The fourth rationale, in a bend of logic worthy of the game of Twister, lists the historic status of the building as the fourth reason for the EAW. While it is true that subpart 31 has a provision for EAW review when a there is a historic resource located within project boundaries, it explicitly stated that subp 31 applies only to resources that are not subject to local historic review. Imagine an Indian burial site in the path of a highway project. Here’s where Twister skills come in to play: the City Council was scheduled this month to determine whether or not the building should be locally designated as a historic site, but that is now on hold because of the EAW petition. Had that meeting been allowed to progress, either outcome would have preempted the EAW on historic landmark grounds. Why? Local landmarks are subject to the review of the local HPC instead of the EAW process, and then of course, had the City Council voted to follow the recommendation of the full Planning Commission and not designate the school, there would be no historic status for the EAW. So we have four very dubious grounds for the EAW, combined with the fact that the EAW stopped the very process that SHSA claimed they wanted: a determination of historic status by the City of St Paul.
[I also made a comment with some of the same points on the 18 Mar 2019 Editorial about coverage of TCGIS and its building project in the Bugle. That comment has not been allowed through moderation. Hopefully this one will not be silenced as well.]
The Minnesota Environmental Quality Board requires that EAW Petition signatories be Minnesota residents or landowners.
I am not sure why the residency of legal EAW signatories was important to broadcast without an explanation. Our EAW met signatory requirements and was approved by the Minnesota Environmental Quality Board. Calling out legal EAW signatures who live outside of D10 seems to be an attempt to suggest that our petition was somehow illegitimate.

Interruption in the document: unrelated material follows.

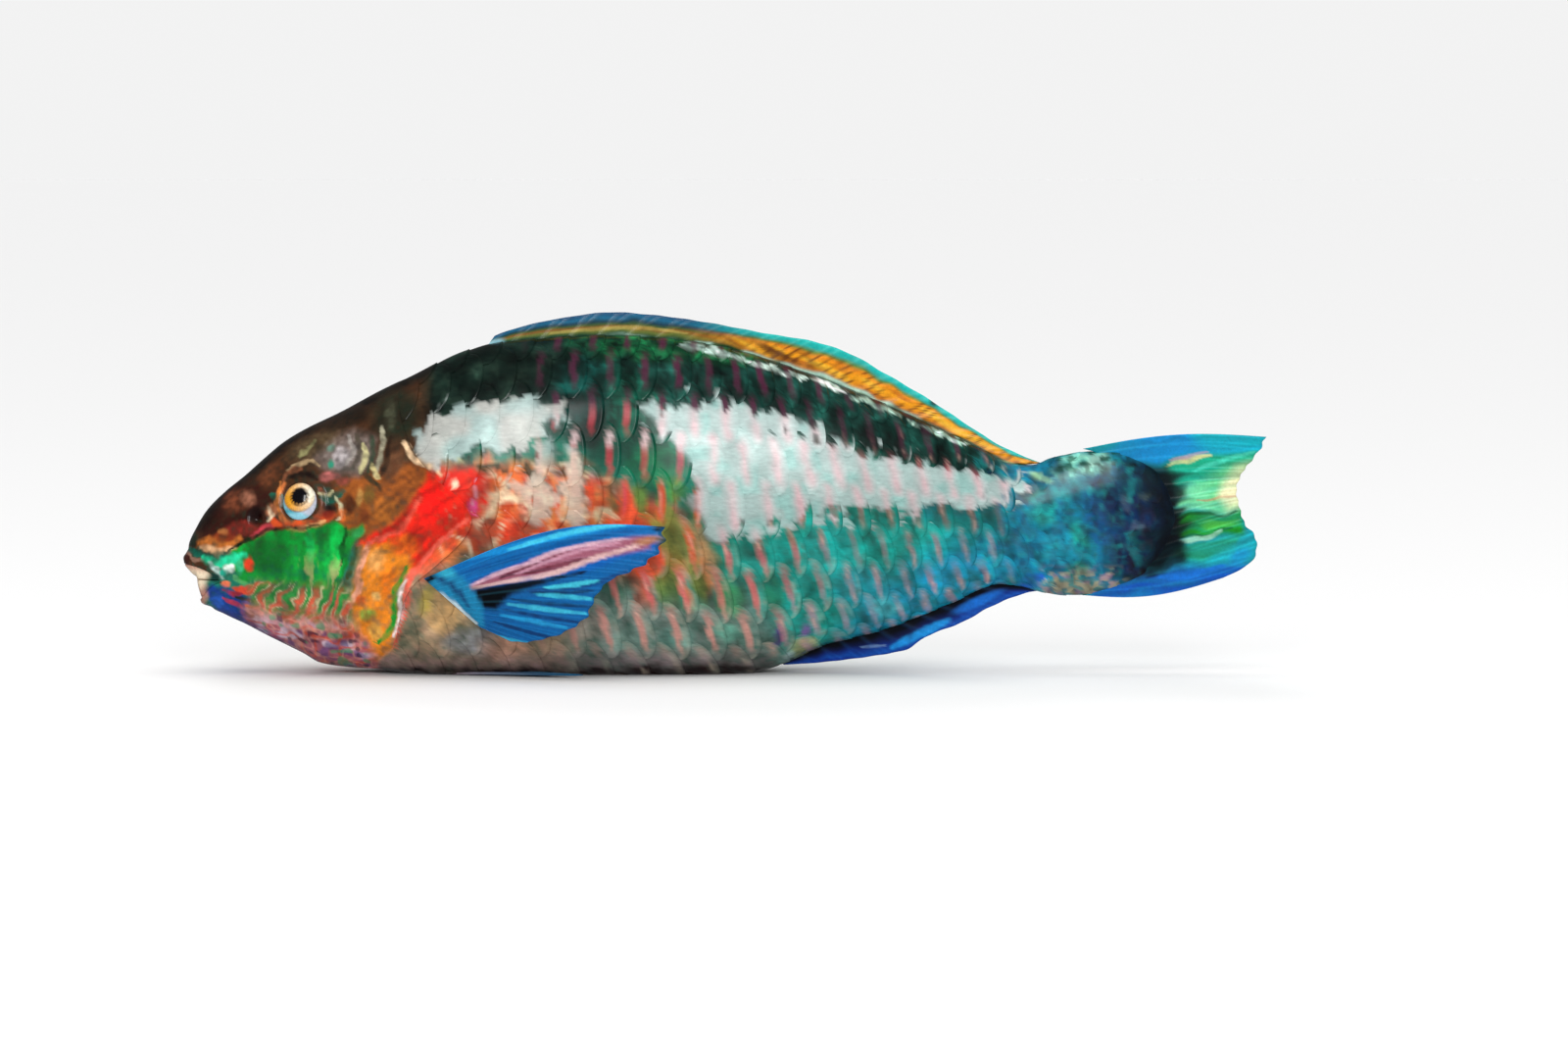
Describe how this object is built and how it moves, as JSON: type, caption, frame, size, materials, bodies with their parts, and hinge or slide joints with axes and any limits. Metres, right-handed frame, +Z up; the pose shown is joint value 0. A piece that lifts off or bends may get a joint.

The irony is that TCGIS student population comes from over 60 zip codes, 90% of TCGIS families live outside of District 10.
The citizen process to request consideration for an assessment review is more than petition signatures. The applicant is required to identify the potential environmental effects due to the project, including the loss of a historic resource.

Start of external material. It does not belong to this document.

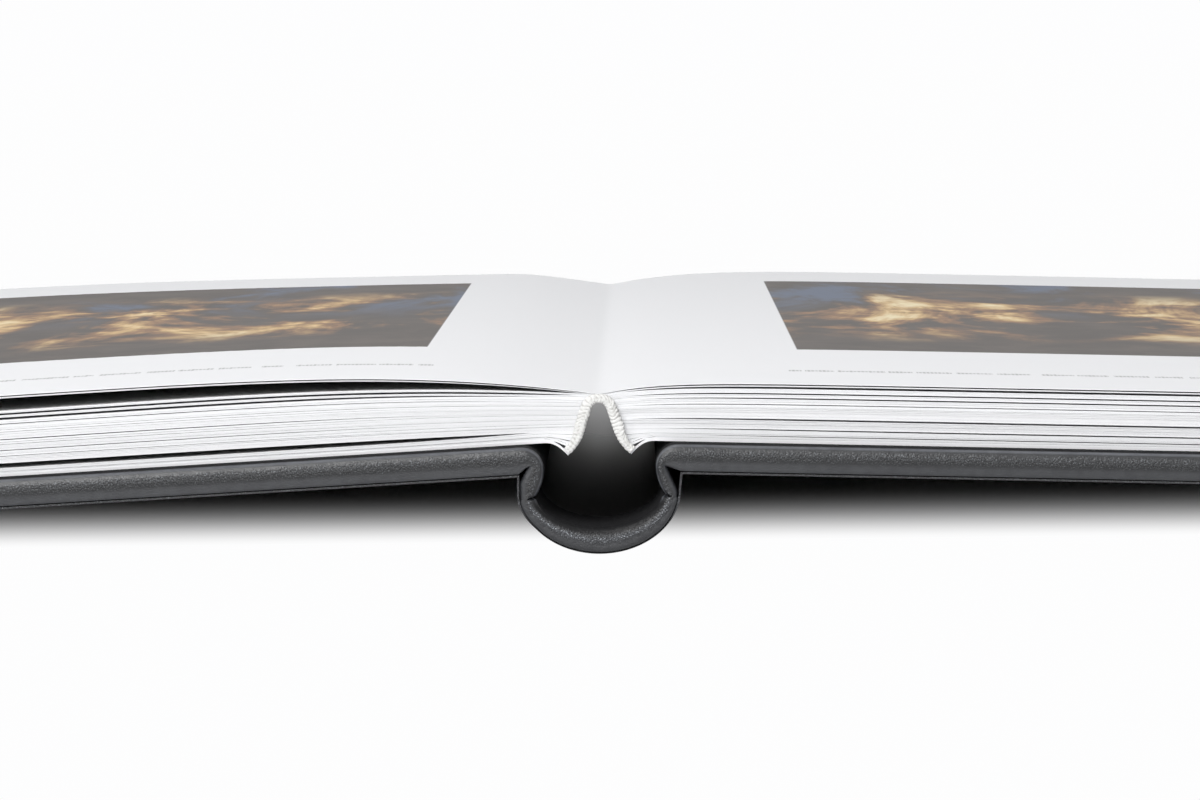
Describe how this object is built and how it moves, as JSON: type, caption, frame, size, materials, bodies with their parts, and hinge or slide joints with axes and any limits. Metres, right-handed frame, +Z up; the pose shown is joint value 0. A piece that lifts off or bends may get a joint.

This article is factually incorrect. The city’s planning office is determining if an Environmental Assessment Worksheet is needed. It is not at this time completing the EAW to determine if an EIS is needed. The article should also note that fewer than 20% of the signatures requesting an EAW came from St Paul’s District 10. This is merely a delay tactic.
State law does **not** require an EAW. It allows for one, if it is being funded by federal dollars via the Dept. of Interior / National Park Service.
This does not apply to a property that someone hopes will be designated by the City of St. Paul.
I’m not sure that NIMBY is an appropriate tag, as it implies that neighbors are in favor, in general, of a specific development, just not in their immediate area. Many neighbors would oppose this type of density, demolition of historic site, and potential other issues, in any neighborhood.
One question: If the building is purchased with public money, shouldn’t the public have a voice?
TCGIS considered these following options under which the church would remain standing: building to the east of the church; building to the west of the church; building an elevated structure to the west of the church; building onto the end of the classroom wing. All of these options would require parking and site coverages variances far beyond the variances already opposed by SHSA, and building onto the end of the classroom wing would require property that TCGIS does not own and was not able to purchase.
Most importantly, all of these options are unaffordable due to the ongoing maintenance costs of the church.
Ms Youngquist’s statement that TCGIS “refused to consider any option to save the building repeatedly” does not reflect that these options were considered and rejected due to financial considerations.